The view that there is activity in the world has common sense on its side. For example, action as captured by verbs as part of the deep structure of language.

From this perspective, to say that things in the world have causal powers is to say that things engage in activity and are able to do. Reality is in this sense genuinely, irreducibly, non-metaphorically dynamic. In contrast Esfeld's [1] primitive ontology, that is in favour with some who defend the Bohmian version of Quantum Mechanics, is passive and at best kinematic. It is an example of an extreme (or to use Esfeld's own term Super) Humean ontology.

 Real activity contrasts with the Humean view that inanimate matter is essentially passive and never intrinsically active. In real activity the action of things depends on their causal powers. Examples of activity, from Cartwright [2] Hunting causes and using them: Approaches in philosophy and economics, are:

1. The carburettor feeds gasoline and air to a car’s engine ...

2. The pistons suck air in through the chamber...

3. The low-pressure air sucks gasoline out of a nozzle ...

4. The throttle valve allows air to flow through the nozzle ...

5. Pressing the pedal opens the throttle valve more, speeding the airflow and sucking in more gasoline...

6. …

These examples indicate that mechanisms can undertake activity.

Capacity

A capacity is a way that something presently is, such that it could be a way that it presently is not. The phenomenon of a capacity is thus inherently modal, invoking possibility. That is capacity is the potential to be in a possible state for that thing.  This type of potentiality is attached to the nature of a thing and is sometimes called real, or metaphysical possibility, in contrast to logical possibility.

A capacity may be engaged in activity but there is nothing about the concept of a real possibility that requires realism about activity to be either built into it or entailed by it. A power, as a capacity, is a property that need not be fully actualised in the present in order to exist.

Capacities are properties that include, as part of their identity in the present, non-actualized but nevertheless real potential manifestations. By contrast, for the Humean the only properties that exist are categorical properties; properties that are fully occurrent or actual.

Essence

Essentialism is when things (or some kinds of things) are such that they could not be, in part or in full, otherwise without ceasing to be what they are.  Among dispositionalists, Bird [3] defines powers, or potencies, as fundamental properties whose identities are not just dispositional, but fixed. A power as an essence is to be a property whose identity is essential to it.

Necessitation

Necessitation is when one thing is the case, some other thing must be the case. A necessary connection is a power in this sense. Equating powers with necessary connections is proposed by Armstrong [4].

It is not clear that even those anti-passivists who are most focused on defending the reality of necessary connections (in the name of defending the notion of a law) do believe in metaphysical necessitation.

What is meant by the term ‘metaphysical necessitation’? To answer this, we need to know

  1. whether one who affirms it believes
    1. that things of a given kind necessarily tend to behave in one way or another, or
    2. that they must behave in one way or another; and also
  2. whether or not one who affirms the existence of metaphysical necessitation holds that given behaviours necessarily bring about assigned outcomes.

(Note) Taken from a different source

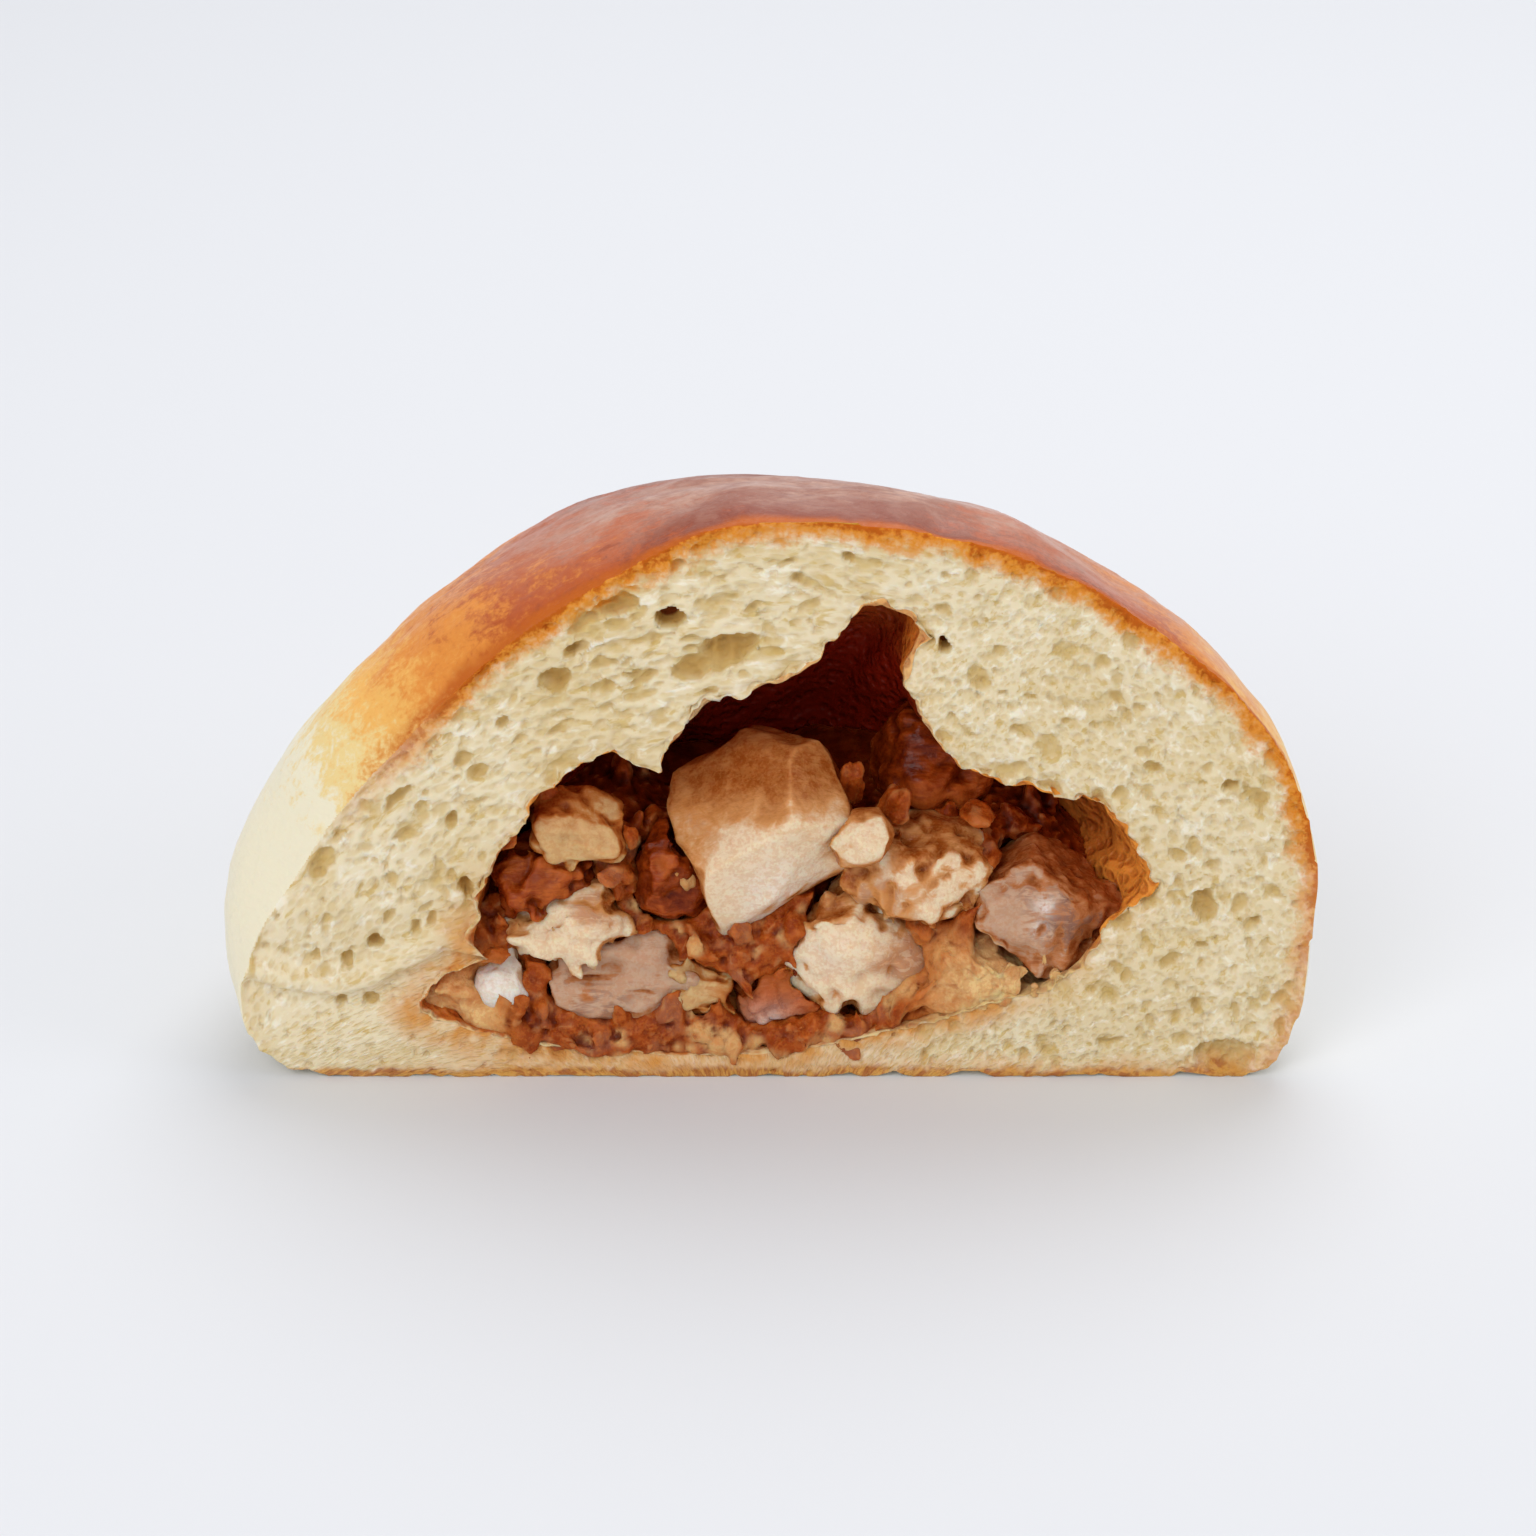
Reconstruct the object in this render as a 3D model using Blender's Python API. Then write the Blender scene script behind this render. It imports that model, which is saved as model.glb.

Accepting the above would tend someone strongly towards metaphysical determinism and intuitively this would be a natural consequence of necessitation. However, it may be that a version of metaphysical necessity that commits only to the existence of necessary tendencies does not translate into a commitment to what may be called ‘causal necessitarianism,’ or even hard determinism.

Conclusion

It is conceivable that all the concepts described above have role to play in understanding the role of powers in the world. However, from the posts in this blog on quantum physics and in particular quantum chance it is capacity that seems to be the best fit. This is because the potential to have a physical property is attached to a physical object and possibilities are captured by the set of possible values that can be made actual. For example, an electron has the property of spin with the potential to take certain value. The possible values that can be actualised and with whichever probabilities depends on this potential and the context the particle find itself in.

The concept of activity also has causal force but seems better suited to powers of designed mechanism or psychological or social situations. If a theory can be developed of what gives rise to the occurrence of an actual event in Quantum Mechanics, then activity may be a valid concept for the power in question.

Essence plays a role in quantum chance in that the power that governs the tendency for an object, such as an electron, to take particular values of spin is an essential property of an electron. That is, an electron would not be an electron if spin and quantum chance were not aspects of its state.

Necessary connections have a role to play in a physical theory even in the presence of objective chance. The evolution of the wavefunction governed by the Schrödinger equation is deterministic making the state of the object necessarily connected to its state at an earlier time.

However, it is proposed that potentiality and possibility are the key concepts, equivalent to capacity, which play the key role in the developing theory of quantum chance. The most complete treatment to date of powers as potentiality and possibility is by Barbara Vetter [ 5] whose classification of potentiality as a localised modality and possibility as a non-localised modality looks promising. We may then have the quantum state of the electron representing the chance potential to take certain spin values while the possible spin values that can be actualised will depend on the non-localised situation that constrains the quantum state.

 

[1] Esfeld, M., & Deckert, D.-A. (2017). A Minimalist Ontology of the Natural World (1st ed.). Routledge.

[2] Cartwright, N. (2007). Hunting causes and using them: Approaches in philosophy and economics. Cambridge University Press.

[3] Bird, A. (2007). Nature’s metaphysics: Laws and properties. Oxford University Press.

[4] Armstrong, D. M. (2005). Four disputes about properties. Synthese, 144(3), 309-320.

[5] Vetter, B. (2015). Potentiality: From dispositions to modality. Oxford University Press.